Jam sembilan lewat, guest star pertama band grindcore  asal Bandung, Rajasinga, mulai check sound. Mereka memainkan sekitar 8 atau 10 lagu dengan cukup memukau. Di sela-sela lagu, mereka cukup komunikatif dengan para penonton dengan mencoba mengucapkan "jancok" walau masih tetap dengan aksen sunda yang kental. 

Setelah Rajasinga, band lokal Surabaya yang mencoba menghibur. Saya duduk di sebelah kanan panggung menghadap ke penonton. Menyalakan rokok. Di akhir lagu ketiga, seseorang dengan microphone diatas panggung mengeluarkan kata-kata provokatif yang memicu emosi penonton. Tidak jelas siapa dia. Tapi dari tempat saya duduk terlihat dua orang melemparkan rokok ke arahnya dengan meneriakkan kata-kata yang sama provokatifnya. Yang diatas panggung turun, perkelahian besar terjadi. sekitar 25 orang terlibat. Panitia berlarian mencoba menghalau massa yang lain yang mencoba "ikut campur". Di speaker terdengar ajakan untuk menghentikan perkelahian. Tapi rupanya kurang ditanggapi mereka yang asyik  dengan kegiatnnya itu. Setelah dua menit mereka berhenti.

Tiba-tiba, seorang dengan atribut punk merebut mic yang dibawa panitia, dengan lantang dia berkata menolak guest star  kedua, Jeruji, untuk tampil. Dia mengatakan Jeruji adalah band kapitalis yang tidak pantas untuk manggung  di Surabaya. Dari gerak-geriknya sanagat terlihat kalau dia dalam pengaruh alkohol yang akut. Vokalis Jeruji yang sudah siap "menghajar" para penonton dengan lagu-lagunya pun mau tidak mau harus "meladeni" pria itu. Dia membela diri. Dia mengatakan bahwa Jeruji bukanlah band kapitalis. Setelah mendapat persetujuan, Jeruji akhirnya diperbolehkan memulai lagu pertama. Setelah lagu pertama, pria itu kembali berulah, mengambil mic kemudian begumam tidak jelas. Vokalis Jeruji terlihat sangat kesal dengan perilaku pria itu. Beberapa panitia yang geram mencoba menurunkan dia dari atas panggung agar tidak ada kericuhan lagi. Penampilan Jeruji diakhiri dengan lagu Respect. 

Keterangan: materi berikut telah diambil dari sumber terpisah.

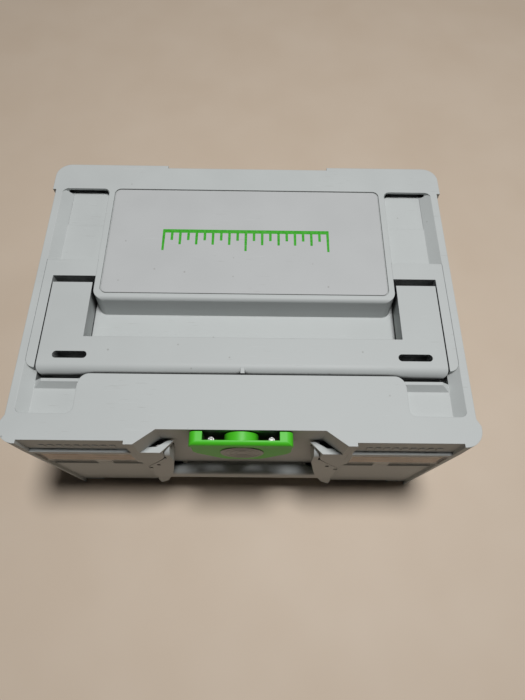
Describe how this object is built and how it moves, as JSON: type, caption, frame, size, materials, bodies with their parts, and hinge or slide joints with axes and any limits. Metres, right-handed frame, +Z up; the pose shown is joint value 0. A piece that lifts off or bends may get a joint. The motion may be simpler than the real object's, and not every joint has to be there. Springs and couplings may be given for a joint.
{
  "type": "stackable tool case",
  "caption": "Stackable plastic tool case with a hinged lid, folding lid handle, folding front handle and rotary front latch.",
  "frame": {"origin": "centre of the footprint, on the surface that the feet stand on", "axes": "+X to the right along the width, +Y to the back where the hinge is, +Z up"},
  "size_m": [0.396, 0.296, 0.187],
  "materials": {
    "body_abs": "fine spark-eroded ABS",
    "plate_abs": "fine matte ABS",
    "handle_abs": "satin ABS",
    "latch_green": "satin moulded",
    "emblem_grey": "satin moulded",
    "clear_window": "clear polycarbonate",
    "card_paper": "printed card",
    "bush_plastic": "dark acetal",
    "pin_steel": "drawn steel",
    "screw_zinc": "bright zinc plated"
  },
  "bodies": {
    "case_base": {"base_shell": "body_abs", "front_bracket_left": "body_abs", "front_bracket_right": "body_abs", "label_window_left": "clear_window", "label_window_right": "clear_window", "label_card_left": "card_paper", "label_card_right": "card_paper", "latch_bush": "bush_plastic", "hinge_pin_left": "pin_steel", "hinge_pin_right": "pin_steel", "front_pin_left": "pin_steel", "front_pin_right": "pin_steel"},
    "case_lid": {"lid_shell": "body_abs", "lid_plate": "plate_abs", "handle_bearing_left": "body_abs", "handle_bearing_right": "body_abs", "handle_pin_left": "pin_steel", "handle_pin_right": "pin_steel"},
    "top_grip": {"lid_handle": "handle_abs"},
    "front_grip": {"front_handle": "handle_abs"},
    "latch": {"latch_knob": "latch_green", "latch_emblem": "emblem_grey", "latch_screws": "screw_zinc", "latch_retainer": "pin_steel"}
  },
  "joints": [
    {"name": "lid_hinge", "type": "hinge", "parent": "case_base", "child": "case_lid", "pos_m": [0, 0.1445, 0.1575], "axis": [-1, 0, 0], "range_deg": [0, 95]},
    {"name": "lid_handle_fold", "type": "hinge", "parent": "case_lid", "child": "top_grip", "pos_m": [0, -0.005, 0.1775], "axis": [-1, 0, 0], "range_deg": [0, 90]},
    {"name": "front_handle_fold", "type": "hinge", "parent": "case_base", "child": "front_grip", "pos_m": [0, -0.1385, 0.144], "axis": [-1, 0, 0], "range_deg": [0, 90]},
    {"name": "latch_turn", "type": "hinge", "parent": "case_base", "child": "latch", "pos_m": [0, -0.1446, 0.148], "axis": [0, 1, 0], "range_deg": [0, 90]}
  ]
}
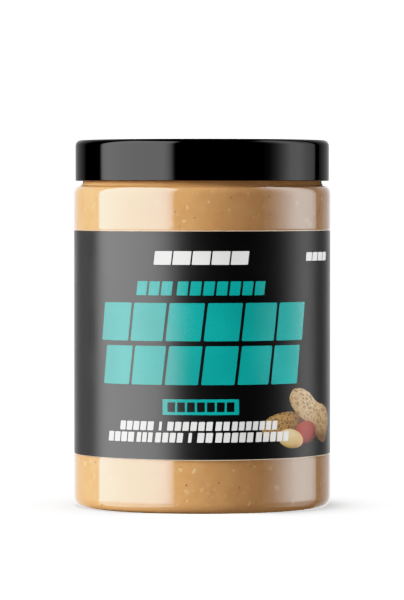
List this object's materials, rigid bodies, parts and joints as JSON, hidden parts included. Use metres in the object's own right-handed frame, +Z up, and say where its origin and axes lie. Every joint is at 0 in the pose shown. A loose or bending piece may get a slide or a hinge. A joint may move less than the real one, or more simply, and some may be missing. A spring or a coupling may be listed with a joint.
{
  "type": "peanut butter jar",
  "caption": "Full clear plastic jar of peanut butter with a wrap-round black film label and a black screw lid, standing upright.",
  "frame": {"origin": "on the jar's axis, on the plane that it stands on", "axes": "+Z up along the jar's axis; the front of the label faces -Y"},
  "size_m": [0.1, 0.1, 0.1422],
  "materials": {
    "clear_pet": "clear blow-moulded PET, glossy",
    "peanut_butter": "smooth oily spread with small nut pieces",
    "label_film": "satin printed film, black ground with teal and white marks",
    "lid_plastic": "glossy black moulded polypropylene"
  },
  "bodies": {
    "root": {"jar": "clear_pet", "peanut_butter": "peanut_butter", "label": "label_film", "lid": "lid_plastic"}
  },
  "joints": []
}
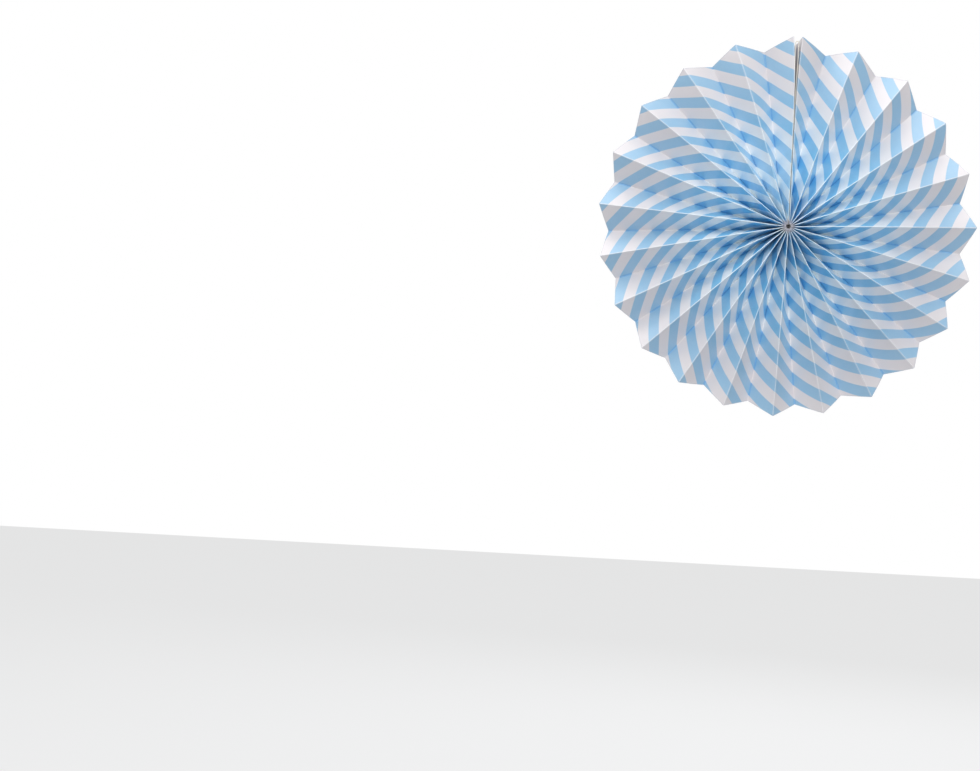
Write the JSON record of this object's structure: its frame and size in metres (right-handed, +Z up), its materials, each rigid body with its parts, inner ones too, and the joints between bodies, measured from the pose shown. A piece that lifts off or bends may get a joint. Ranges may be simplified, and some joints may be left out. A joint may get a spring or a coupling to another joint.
{
  "type": "paper fan rosette",
  "caption": "Round hanging party decoration: an accordion-folded strip of striped paper opened into a pleated disc, with a seam and a cord loop at the top.",
  "frame": {"origin": "on the axis of the ring, midway between the front and back folds at the hub", "axes": "-Y is the printed front, along the axis of the ring; +Z is up, towards the seam and the loop; +X is to the right seen from the front"},
  "size_m": [0.2994, 0.0327, 0.3],
  "materials": {
    "striped_paper": "matte, printed on the front with diagonal blue and white stripes",
    "tape": "thin double-sided film",
    "thread": "cotton thread",
    "cord": "twisted cotton cord"
  },
  "bodies": {
    "root": {"pleated_paper": "striped_paper", "seam_tape": "tape", "binding_thread": "thread", "hanging_cord": "cord", "cord_knot": "cord"}
  },
  "joints": []
}
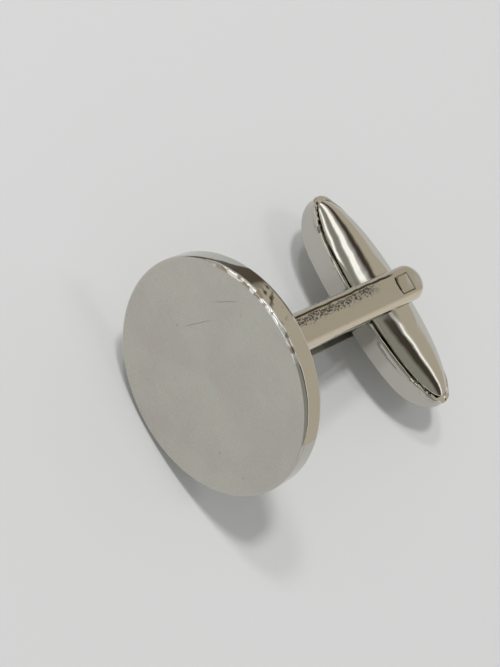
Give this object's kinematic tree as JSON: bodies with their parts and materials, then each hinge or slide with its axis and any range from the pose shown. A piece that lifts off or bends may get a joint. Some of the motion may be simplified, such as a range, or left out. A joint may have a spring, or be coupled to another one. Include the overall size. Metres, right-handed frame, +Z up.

Setengah sebelas malam, saya pulang.

Yang menjadi pikiran saya, bagaimana pria dengan atribut punk itu berkata anti-kapitalis, tapi dia menggunakan produk-produk negara kapitalis. Coba cek, hanphone  apa yang dia pakai. Saya berani menjamin dia memakai hanphone produksi negara kapitalis. Dia pasti lebih bangga bila memakai celana jins buatan negara kapitalis seperti Amerika contohnya.